U.S. Steps Up Security but Not Threat Level

DHS secretary says there's no "specific, credible information" on U.S. attack.

July 2, 2007 — -- As Americans head out for the Fourth of July holiday weekend, they find stepped-up security at the nation's airports since the recent terrorist incidents in Great Britain.

There are more armed officers and additional canine units on patrol, and random searches of cars. Airport security officials said they would also be moving drivers along more quickly and responding fast to any reports of suspicious or abandoned vehicles.

The United States has also increased the number of air marshals on overseas flights.

The alert level at the nation's airports remains orange, signifying a high risk of a terrorist attack, but the threat level for the country remains yellow, which means an elevated risk of an attack.

Department of Homeland Security officials insist there is no need to raise the threat level outside airports.

Homeland Security Secretary Michael Chertoff, speaking on "Good Morning America" today, said, "We do not have any specific, credible information about an attack directed at the United States."

Department spokesman Russ Knocke spoke to ABC News about making any changes to the threat level. "We're very serious about our responsibility to be clear and sober about an increase or an adjustment and why it's being made. We're not going to make an adjustment to the threat level if there is no credible intelligence to support it."

Knocke insisted that politics plays no role in determining whether to raise or lower threat levels, saying, "that does not factor into our decision."

Some question whether the department, in implementing stepped-up security in the past few days, has raised the threat level to the next level in practice if not in name.

Knocke and others denied that. They said they would be taking significantly more measures, both visibly and behind the scenes if security was increased to the next and highest level, which is red. Red signifies a severe risk of a terrorist attack.

Security measures under a red threat level could include barricades in front of airports, checking all vehicles, and National Guard troops in airports.

U.S. officials did raise security to the red level for a few days last August but only for flights from the United Kingdom to the United States. That was after the British foiled an alleged plot to use liquid explosives to blow up numerous flights from the Great Britain to the United States.

The ramifications of that plot are still felt by U.S. air travelers, who are restricted in the amount of liquids they can bring onboard.

One federal security official told ABC News that raising threat levels has to be a "very deliberate step for well-articulated reasons. We want to keep the powder dry," he said. "We want it to be meaningful. When we go into the next zone, we must have hard evidence."

Transportation Security Administration spokesman Christopher White said "the difference between code orange and code red is that red means an attack is imminent. Since 9/11, no U.S. airports have been at code red. "We are not at red, and [don't expect] to go to red at this time," White said.
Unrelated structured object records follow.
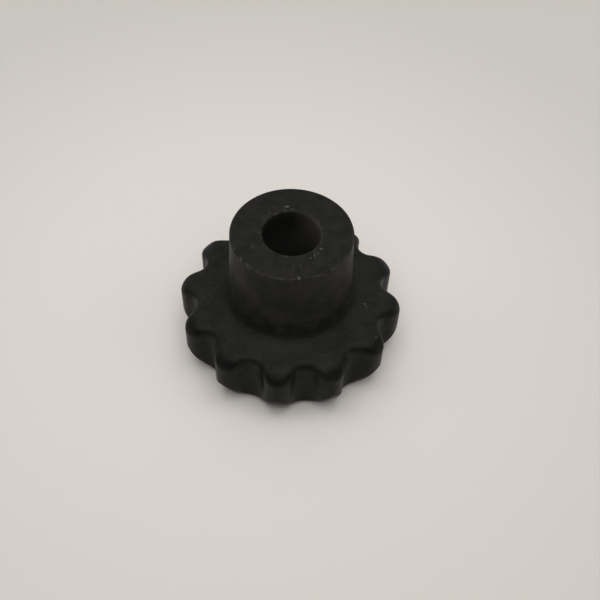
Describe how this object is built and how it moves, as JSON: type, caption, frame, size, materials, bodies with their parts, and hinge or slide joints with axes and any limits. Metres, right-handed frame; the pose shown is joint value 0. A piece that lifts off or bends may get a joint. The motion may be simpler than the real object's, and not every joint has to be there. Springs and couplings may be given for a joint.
{
  "type": "hand knob",
  "caption": "Black moulded hand knob with a lobed grip rim, a thick flange and a plain hub with a blind round bore for a shaft.",
  "frame": {"origin": "centre of the flat outer face, which the knob rests on", "axes": "+Z along the bore, from the outer face towards the end of the hub; one lobe points along +X"},
  "size_m": [0.047, 0.047, 0.0322],
  "materials": {
    "knob_plastic": "black moulding compound, dull, fine grained on the flange, scuffed on the hub"
  },
  "bodies": {
    "root": {"hand_knob": "knob_plastic"}
  },
  "joints": []
}
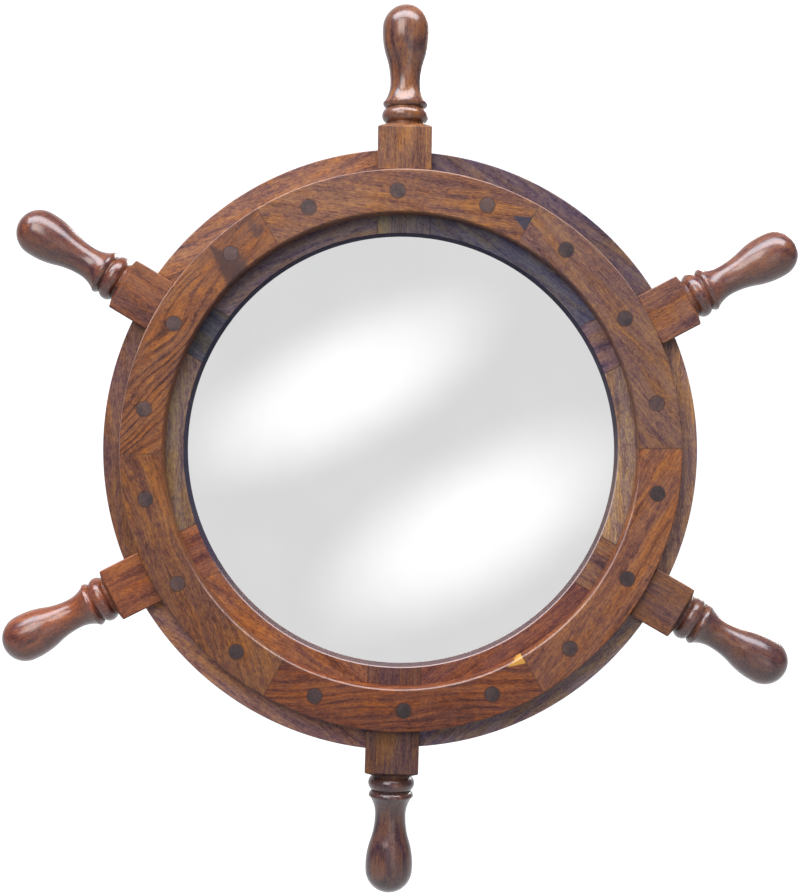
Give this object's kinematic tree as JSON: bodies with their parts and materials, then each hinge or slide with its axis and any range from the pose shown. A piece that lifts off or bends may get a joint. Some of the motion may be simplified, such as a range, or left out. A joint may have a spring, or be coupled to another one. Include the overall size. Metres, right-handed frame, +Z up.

ABC's Brian Ross and Pierre Thomas have reported that U.S. intelligence has grown increasingly worried about an attack this summer against Western targets, possibly in the United States.

According to Ross, government sources have also indicated that U.S. intelligence officials received intelligence reports two weeks ago warning of terror attacks in Glasgow and Prague against "airport infrastructure and aircraft."

Chertoff denied that today on "Good Morning America," saying, "We didn't have any specific, credible information about an imminent attack in Glasgow."

One former CIA and State Department counterterrorism official believes the United States is justified in keeping the terrorist alert at its current level. He believes officials are overreacting by increasing security at the airports.

Larry Johnson, who now works as a terrorism consultant, said, "doing this is more about politics than security ... there is no reason to do this."

Johnson said, "It would be one thing if they had intelligence showing people are planning on loading a car with an IED [mprovised explosive device] and driving into an airport. We don't have that kind of intelligence."

"The reality," Johnson said, "is that these kinds of incidents are very infrequent and very rare ... and good law enforcement and intelligence can go a long ways toward thwarting these things."

Brian Jenkins, an analyst at the Rand Corp., believes the government is correct to increase security. "It's just a matter of prudence," he said. "Let's lean forward a little in the foxhole and take it up a notch."

Jenkins said events like those in Great Britain often inspire copycats and hoaxes. "Whether it's a genuine jihadist or a malicious crankster, they could think this is the time to act," he said.

He also believes the increased security may help reassure the public, and that if the Department of Homeland Security failed to increase security and an "event occurs, then people will say, 'Why didn't you do something?'"

Jenkins agrees with Johnson that there is always a political calculation to decisions to increase — or decrease — security.

Johnson believes that adding patrols and searching cars have a measurable effect on security, but he insisted, "we need to be far less reactive, or react when we know there is something we can do to truly change the threat picture and make people safer, as opposed to inconveniencing people over a holiday weekend."